PARIS — On a weekend when the United States augmented its program of financial aid to beleaguered Ukraine, President Barack Obama himself conceded to the American TV audience (those not watching Super Bowl preparations) that the official U.S. narrative concerning the war in Ukraine is not true.

Secretary of State John Kerry has since arrived in Kiev, bearing with him presidential authorization of another billion dollars in American loan guarantees to Ukraine and congressional support for this augmented aid to Kiev. Many in Congress would like the sum to be bigger yet. As it is, the U.S., the International Monetary Fund and the European Union have thus far committed a total of $27 billion assistance to Ukraine to get it to and through the “emergency” presidential election in the country scheduled for May.

NATO wants increased military assistance to the Ukrainian army, which thus far has not proven a very effective opponent for the Russophone East Ukrainian seccessionist rebel forces and the trans-frontier Russian “volunteers” bolstering them.

Since the conflict broke out a year ago, the official American story (reinforced by its European Union allies, although not always with enthusiasm) has been that it was instigated by Russian President Vladimir Putin to block Ukraine from creating a democratic government, whose existence and example on the border of Russia might inspire the Russian people to themselves reject authoritarian government and overthrow Putin’s “kleptocracy” — to quote New York Times commentator Thomas Friedman, who describes Putin as “the Thug.”

The Russian president, according to Hillary Clinton a year ago, is emulating Hitler by invading and seizing lands with ethnic Russian populations to provide additional “living space” (in Germany’s case) for the homeland (an expression Bush-II America picked up from prewar Germany). But even Friedman found Clinton’s comparison overdone at the time, although he now finds merit in it.

Obama does not. Interviewed by Fareed Zakaria last weekend on CNN, Obama said that “Mr. Putin made this decision around Crimea and Maidan not because of some grand strategy, but essentially because he was caught off-balance by the protest in the Maidan (in February 2014) and Ukraine’s then-president (Viktor Yanukovych) fleeing after we (the U.S. and the European Union) had made a deal to broker power in Ukraine.”

Those who have followed this affair will remember that President Yanukovych was being pressed by Russia to join a new central Asian trade and political bloc envisaged by Putin, while the EU and U.S. wanted Ukraine to join the EU (and NATO).

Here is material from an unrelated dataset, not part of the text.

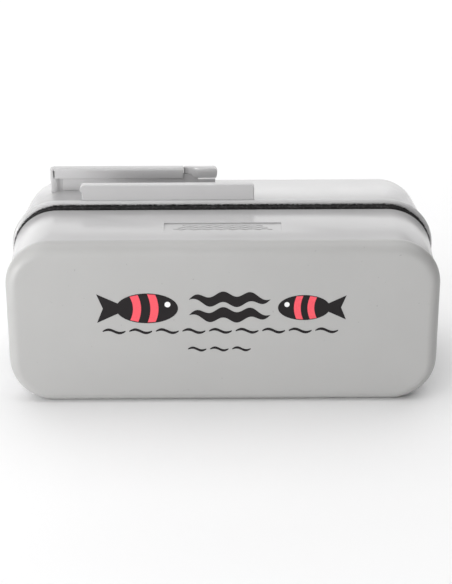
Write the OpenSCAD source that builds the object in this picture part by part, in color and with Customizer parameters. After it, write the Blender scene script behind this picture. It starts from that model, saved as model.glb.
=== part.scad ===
// Magnetic glass cleaner: a dry handle half and a floating wet half, pad to pad.
// X is the long way, Y runs from the handle (front) to the float (back), Z is up.
// The origin is at the bottom centre, on the plane where the two pads meet.

/* [Overall] */
// Width of the front cap
cap_w = 140; // [130:1:150]
// Height of the front cap
cap_h = 55.1; // [52:0.1:60]
// Corner radius of the front cap
corner_r = 14.5; // [12:0.5:17]
// Depth of each half, without its pad
half_d = 33; // [31:0.5:40]

/* [Shells] */
// Thickness of the moulded walls
wall_t = 2.4; // [1.8:0.1:3]
// Rounding of the outer edge of the cap and of the float
edge_r = 3.8; // [2:0.1:5]
// Depth of the front cap
cap_d = 5.6; // [5.2:0.1:8]
// How far the handle shell steps in behind the cap
seam_step = 0.7; // [0.3:0.1:1.2]
// How far each shell widens towards the pads
draft = 1.5; // [0.5:0.1:2]
// Length and wall of the spigots that join the shells
spigot_l = 2.2; // [1.5:0.1:3]

/* [Rim] */
// How far the float's rim stands out from the cap's outline
rim_out = 1.7; // [1.2:0.1:3]
// Thickness of the rim
rim_t = 1.5; // [1.2:0.1:2]

/* [Pads] */
// Thickness of each pad
pad_t = 0.85; // [0.5:0.05:1.5]
// Thickness of the tape behind each pad
tape_t = 0.2; // [0.1:0.05:0.3]

/* [Magnets] */
// Width of one magnet block
magnet_w = 38; // [30:1:39]
// Height of one magnet block
magnet_h = 38; // [30:1:39]
// Thickness of a handle magnet
handle_magnet_t = 12; // [8:0.5:13]
// Thickness of a float magnet
float_magnet_t = 10; // [6:0.5:12]
// Thickness of the steel keeper plates
keeper_t = 1.5; // [1:0.1:2]

/* [Badge] */
// Width of the shallow recess on top of the handle shell
badge_w = 38.4; // [20:0.2:60]
// Length of the recess along Y
badge_l = 6.6; // [4:0.1:12]
// Depth of the recess
badge_t = 0.4; // [0.2:0.1:0.8]

/* [Scraper rail] */
// Width of the front fin
fin_w = 58.9; // [40:0.5:80]
// Height of the front fin's top edge above the floor
fin_top = 63.4; // [61:0.1:66]
// Thickness of the front fin
fin_t = 2.8; // [2:0.1:3.5]
// Length of the rear wall
rail_w = 57.1; // [50:0.1:80]
// Distance from the pad plane to the rear wall's front face
rail_y = 17.7; // [16:0.1:20]
// Thickness of the rear wall
rail_t = 1.6; // [1.2:0.1:2.4]
// Height of the rear wall's top edge above the floor
rail_top = 65; // [64:0.1:68]
// Height of the lip along the wall's top
lip_h = 3.7; // [2:0.1:4]
// How far the lip overhangs the wall
lip_out = 1.2; // [0.6:0.1:1.6]
// Length of the sprung latch tab at the open end
tab_w = 11.8; // [9:0.1:16]

/* [Hidden] */
$fn = 64;

fit = 0.2;                                // clearance of a spigot in its shell
pad_gap = 0.05;                           // each pad stops this short of Y = 0
face_y = pad_gap + pad_t + tape_t;        // the hard face behind each pad
front_y = -face_y - half_d;
seam_y = front_y + cap_d;
back_y = face_y + half_d;

half_w = cap_w / 2;
shell_front = [half_w - seam_step, 0, cap_h - seam_step, corner_r - seam_step];
shell_back = grow(shell_front, draft, 0);
pad_box = [shell_back[0] + 0.3, 0.3, shell_back[2] + 1.1, shell_back[3] + 1.2];
rim_box = [half_w + rim_out, 0, cap_h + rim_out + 1.3, corner_r + rim_out];
float_front = grow(rim_box, -0.8, -0.8);
float_back = grow(float_front, -draft * 0.8, -draft * 0.8);

top_slope = atan(draft / (-face_y - seam_y));
badge_y = -face_y - 11.8 - badge_l;
badge_z = shell_front[2] + (badge_y - seam_y) * tan(top_slope);

spigot_t = 1.4;                           // wall of a spigot
cover_hole = [half_w - wall_t, wall_t, cap_h - wall_t, corner_r - wall_t];
handle_spigot = grow(cover_hole, -fit, -fit);
handle_hole = grow(handle_spigot, -spigot_t, -spigot_t);
float_mouth = grow(float_back, -wall_t, -wall_t);
float_spigot = grow(float_mouth, -fit, -fit);
float_hole = grow(float_mouth, -1, -1);
spigot_end = face_y + rim_t + 3;
seal_t = 1.2;

face_t = 2.2;                             // wall between magnets and handle pad
magnet_z = cap_h / 2 + 1.45;
magnet_pitch = magnet_w + 4;
handle_magnet_y = -face_y - face_t - 0.1;
float_magnet_y = face_y + rim_t + 0.1;
cradle_t = 5;
keeper_w = 2 * magnet_pitch + magnet_w;
cradle_rim = 1.8;                         // frame left round the outer magnets
cradle_box = grow([keeper_w / 2, magnet_z - magnet_h / 2, magnet_z + magnet_h / 2, 2.2],
    cradle_rim, cradle_rim);

rail_foot = 56.2;                         // the rails' feet sink into the float's top
fin_left = -48.1;
rail_left = -59.4;
slit_h = 0.5;                             // gap below the latch tab
flex_gap = 0.1;                           // gap at the tab's flexing root
tab_left = -13.4;
tab_lip_left = tab_left + 5;
end_web = 2.2;

// An outline is [half width, bottom, top, corner radius].
function grow(box, out, down) = [box[0] + out, box[1] - down, box[2] + out, box[3] + out];

// Rounded rectangle in X and Z.
module outline(box) {
    w = box[0];
    r = box[3];
    translate([-w + r, box[1]]) square([2 * (w - r), box[2] - box[1]]);
    translate([-w, box[1] + r]) square([2 * w, box[2] - box[1] - 2 * r]);
    for (x = [-w + r, w - r], z = [box[1] + r, box[2] - r])
        translate([x, z]) circle(r);
}

// Extrudes an X-Z outline from y0 to y1.
module along_y(y0, y1) {
    translate([0, y1, 0]) rotate([90, 0, 0]) linear_extrude(y1 - y0) children();
}

module slab(box, y0, y1) {
    along_y(y0, y1) outline(box);
}

// A slab whose four sides slope from one outline to another.
module drafted_slab(box0, y0, box1, y1) {
    hull($fn = 48) {
        slab(box0, y0, y0 + 0.01);
        slab(box1, y1 - 0.01, y1);
    }
}

// A slab of depth edge_r whose outer edge is rounded, the flat face at y.
module rounded_face(box, y, out) {
    hull($fn = 48)
        for (a = [0:15:90]) {
            inset = edge_r * (1 - cos(a));
            far = y + out * edge_r * sin(a);
            slab(grow(box, -inset, -inset), far - 0.005, far + 0.005);
        }
}

module block(w, h, y0, y1, x = 0) {
    translate([x - w / 2, y0, magnet_z - h / 2]) cube([w, y1 - y0, h]);
}

module cradle(y0, y1) {
    difference() {
        slab(cradle_box, y0, y1);
        for (i = [-1, 0, 1])
            block(magnet_w + 0.4, magnet_h + 0.4, y0 - 1, y1 + 1, i * magnet_pitch);
    }
}

module plastic() {
    color("gainsboro") children();
}

module ferrite() {
    color("dimgray") children();
}

module steel() {
    color("silver") children();
}

module handle_cover() {
    color("darkgray") difference() {
        union() {
            rounded_face([half_w, 0, cap_h, corner_r], front_y + edge_r, -1);
            slab([half_w, 0, cap_h, corner_r], front_y + edge_r, seam_y);
        }
        slab(cover_hole, front_y + wall_t, seam_y + 1);
    }
}

module handle_shell() {
    plastic() difference() {
        union() {
            drafted_slab(shell_front, seam_y, shell_back, -face_y);
            slab(handle_spigot, seam_y - spigot_l, seam_y);
        }
        slab(handle_hole, seam_y - spigot_l - 1, -face_y - face_t);
        translate([0, badge_y, badge_z]) rotate([top_slope, 0, 0])
            translate([-badge_w / 2, 0, -badge_t]) cube([badge_w, badge_l, 4]);
    }
}

module handle_magnet(i) {
    ferrite() block(magnet_w, magnet_h, handle_magnet_y - handle_magnet_t, handle_magnet_y,
        i * magnet_pitch);
}

module handle_magnet_left() { handle_magnet(-1); }
module handle_magnet_centre() { handle_magnet(0); }
module handle_magnet_right() { handle_magnet(1); }

module handle_magnet_cradle() {
    color("whitesmoke") cradle(handle_magnet_y - cradle_t, handle_magnet_y);
}

module handle_keeper_plate() {
    y1 = handle_magnet_y - handle_magnet_t;
    steel() block(keeper_w, magnet_h, y1 - keeper_t, y1);
}

module handle_foam_block() {
    y1 = handle_magnet_y - handle_magnet_t - keeper_t;
    color("slategray") block(keeper_w - 8, magnet_h - 4, front_y + wall_t + 0.1, y1);
}

module handle_pad_tape() {
    color("lightyellow") slab(grow(shell_back, -1, -1), -face_y, -face_y + tape_t);
}

module handle_felt_pad() {
    color("black") slab(pad_box, -pad_gap - pad_t, -pad_gap);
}

module float_face_plate() {
    plastic() union() {
        slab(rim_box, face_y, face_y + rim_t);
        difference() {
            slab(float_spigot, face_y + rim_t, spigot_end);
            slab(grow(float_spigot, -spigot_t, -spigot_t), face_y + rim_t, spigot_end + 1);
        }
    }
}

module float_shell() {
    plastic() difference() {
        union() {
            drafted_slab(float_front, face_y + rim_t, float_back, back_y - edge_r);
            rounded_face(float_back, back_y - edge_r, 1);
        }
        slab(float_mouth, face_y, spigot_end + seal_t);
        slab(float_hole, face_y, back_y - wall_t);
    }
}

module float_seal_ring() {
    color("dimgray") difference() {
        slab(grow(float_mouth, -0.1, -0.1), spigot_end, spigot_end + seal_t);
        slab(grow(float_hole, -0.6, -0.6), spigot_end - 1, spigot_end + seal_t + 1);
    }
}

module float_magnet(i) {
    ferrite() block(magnet_w, magnet_h, float_magnet_y, float_magnet_y + float_magnet_t,
        i * magnet_pitch);
}

module float_magnet_left() { float_magnet(-1); }
module float_magnet_centre() { float_magnet(0); }
module float_magnet_right() { float_magnet(1); }

module float_magnet_cradle() {
    color("whitesmoke") cradle(float_magnet_y, float_magnet_y + cradle_t);
}

module float_keeper_plate() {
    y0 = float_magnet_y + float_magnet_t;
    steel() block(keeper_w, magnet_h, y0, y0 + keeper_t);
}

module float_pad_tape() {
    color("lightyellow") slab(grow(shell_back, -1, -1), face_y - tape_t, face_y);
}

module float_scrub_pad() {
    color("black") slab(pad_box, pad_gap, pad_gap + pad_t);
}

// The fin's left end is undercut a little below its head.
module scraper_rail_fin() {
    fin_r = 1.4;
    head_h = 2.6;
    undercut = 0.6;
    y0 = face_y + rim_t;
    plastic() along_y(y0, y0 + fin_t) {
        translate([fin_left + fin_r, fin_top - head_h]) square([fin_w - 2 * fin_r, head_h]);
        translate([fin_left, fin_top - head_h]) square([fin_w, head_h - fin_r]);
        translate([fin_left + undercut, rail_foot])
            square([fin_w - undercut, fin_top - head_h - rail_foot]);
        for (x = [fin_left + fin_r, fin_left + fin_w - fin_r])
            translate([x, fin_top - fin_r]) circle(fin_r);
    }
}

module scraper_rail_channel() {
    lip_y = rail_y - lip_out;
    wall_top = rail_top - lip_h - slit_h;
    plastic() union() {
        translate([rail_left, rail_y, rail_foot]) cube([rail_w, rail_t, wall_top - rail_foot]);
        translate([rail_left, rail_y, rail_foot])
            cube([tab_left - rail_left, rail_t, rail_top - rail_foot]);
        translate([rail_left, lip_y, rail_top - lip_h])
            cube([tab_left - rail_left, lip_out + rail_t, lip_h]);
        translate([rail_left, lip_y, rail_foot])
            cube([end_web, lip_out + rail_t, rail_top - rail_foot]);
    }
}

// A sprung finger at the rail's open end: a thin neck, a ramp and a short lip.
module scraper_latch_tab() {
    z0 = rail_top - lip_h;
    lip_y = rail_y - lip_out;
    back = rail_y + rail_t;
    root_r = (rail_t - 0.2) / 2;
    x0 = tab_left + flex_gap + root_r;
    x1 = tab_left + tab_w;
    tip_r = 1.6;
    plastic() union() {
        translate([x0, back - root_r, z0]) cylinder(r = root_r, h = lip_h);
        intersection() {
            translate([0, 0, z0]) linear_extrude(lip_h) polygon([
                [x0, back], [x0, back - 2 * root_r], [x0 + 1.6, rail_y + 0.1],
                [tab_lip_left - 0.8, lip_y + 0.4], [tab_lip_left + 0.4, lip_y],
                [x1, lip_y], [x1, back]
            ]);
            along_y(lip_y - 1, back + 1) {
                translate([x0 - 1, z0]) square([x1 - x0 + 1, lip_h - tip_r]);
                translate([x0 - 1, z0]) square([x1 - x0 + 1 - tip_r, lip_h]);
                translate([x1 - tip_r, rail_top - tip_r]) circle(tip_r);
            }
        }
    }
}

handle_cover();
handle_shell();
handle_magnet_left();
handle_magnet_centre();
handle_magnet_right();
handle_magnet_cradle();
handle_keeper_plate();
handle_foam_block();
handle_pad_tape();
handle_felt_pad();
float_face_plate();
float_shell();
float_seal_ring();
float_magnet_left();
float_magnet_centre();
float_magnet_right();
float_magnet_cradle();
float_keeper_plate();
float_pad_tape();
float_scrub_pad();
scraper_rail_fin();
scraper_rail_channel();
scraper_latch_tab();
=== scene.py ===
"""Magnetic glass cleaner: the looks of the two shells, their pads and the scraper rail."""

import math
import random

import bmesh
import bpy
from mathutils import Matrix, Vector


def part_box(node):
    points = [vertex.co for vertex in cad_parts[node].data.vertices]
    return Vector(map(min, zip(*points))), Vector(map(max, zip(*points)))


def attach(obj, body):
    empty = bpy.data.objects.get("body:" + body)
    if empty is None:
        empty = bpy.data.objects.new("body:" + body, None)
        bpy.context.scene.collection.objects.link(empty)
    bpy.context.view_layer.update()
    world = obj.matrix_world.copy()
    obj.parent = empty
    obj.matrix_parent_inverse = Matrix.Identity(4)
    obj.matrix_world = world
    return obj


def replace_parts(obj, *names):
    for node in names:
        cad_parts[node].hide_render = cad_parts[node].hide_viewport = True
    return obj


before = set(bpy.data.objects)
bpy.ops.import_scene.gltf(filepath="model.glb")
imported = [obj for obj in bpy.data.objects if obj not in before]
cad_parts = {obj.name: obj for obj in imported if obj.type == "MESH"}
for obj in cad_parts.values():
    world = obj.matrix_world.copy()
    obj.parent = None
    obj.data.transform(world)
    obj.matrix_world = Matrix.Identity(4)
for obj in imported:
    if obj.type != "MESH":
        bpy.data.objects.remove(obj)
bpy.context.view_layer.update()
random.seed(7)

MM = 0.001


def span(node):
    """A CAD node's lowest and highest corners, in millimetres."""
    lo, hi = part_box(node)
    return Vector(lo) / MM, Vector(hi) / MM


# ---------------------------------------------------------------- sizes, in mm
COVER_LO, COVER_HI = span("handle_cover")
SHELL_LO, SHELL_HI = span("handle_shell")
PAD_LO, PAD_HI = span("handle_felt_pad")
SCRUB_LO, SCRUB_HI = span("float_scrub_pad")
RIM_LO, RIM_HI = span("float_face_plate")
FLOAT_LO, FLOAT_HI = span("float_shell")
FIN_LO, FIN_HI = span("scraper_rail_fin")
RAIL_LO, RAIL_HI = span("scraper_rail_channel")
TAB_LO, TAB_HI = span("scraper_latch_tab")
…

Believing that the Maidan demonstrations last February had been secretly contrived by the West (easy for Putin to suspect because of the presence of EU representatives, as well as an American Assistant Secretary of State and a visit to Kiev by CIA officials), Putin retaliated by adroitly seizing Crimea, for many years a Russian territory, but Ukrainian only since 1954.

He sent special troops to reinforce the uprising by many insurgents among the 20 percent Russian-speaking population in the eastern frontier territories of Ukraine, already restless under the rule of the Ukrainian-speaking majority, and seeking autonomy.

So the war goes on, both sides heavily dependent upon heavy artillery destruction of civilian areas held by the enemy. Ceasefires have been negotiated but have collapsed for unclear reasons. The Ukrainian government insists that it is determined to retake its lost territories.

President Obama is being very cautious, so far refraining from supplying the Ukrainians with offensive weapons (despite insistent demands in Congress and among Washington right-wing commentators).

The Russians seem to have no such scruples. They seem to feel themselves under assault by the West, and indeed there are many in Washington who want to see Putin and his government overthrown, convinced that Americanizing the world is the next step in the nation’s destiny.

Nuclear war is considered a possibility by both sides, for the first time since 1990. But why? The U.S. and its European allies have been the aggressors in this whole unnecessary confrontation. They are the ones who can call it off. There is zero gain in it.

Certainly, the Germans and other Europeans are aware of this. As in the old days of the Cold War, the calculations of deterrence and first-strike advantage are relevant. The U.S. seems motivated by the determination to stay Top Dog. The Russians may be motivated by fear.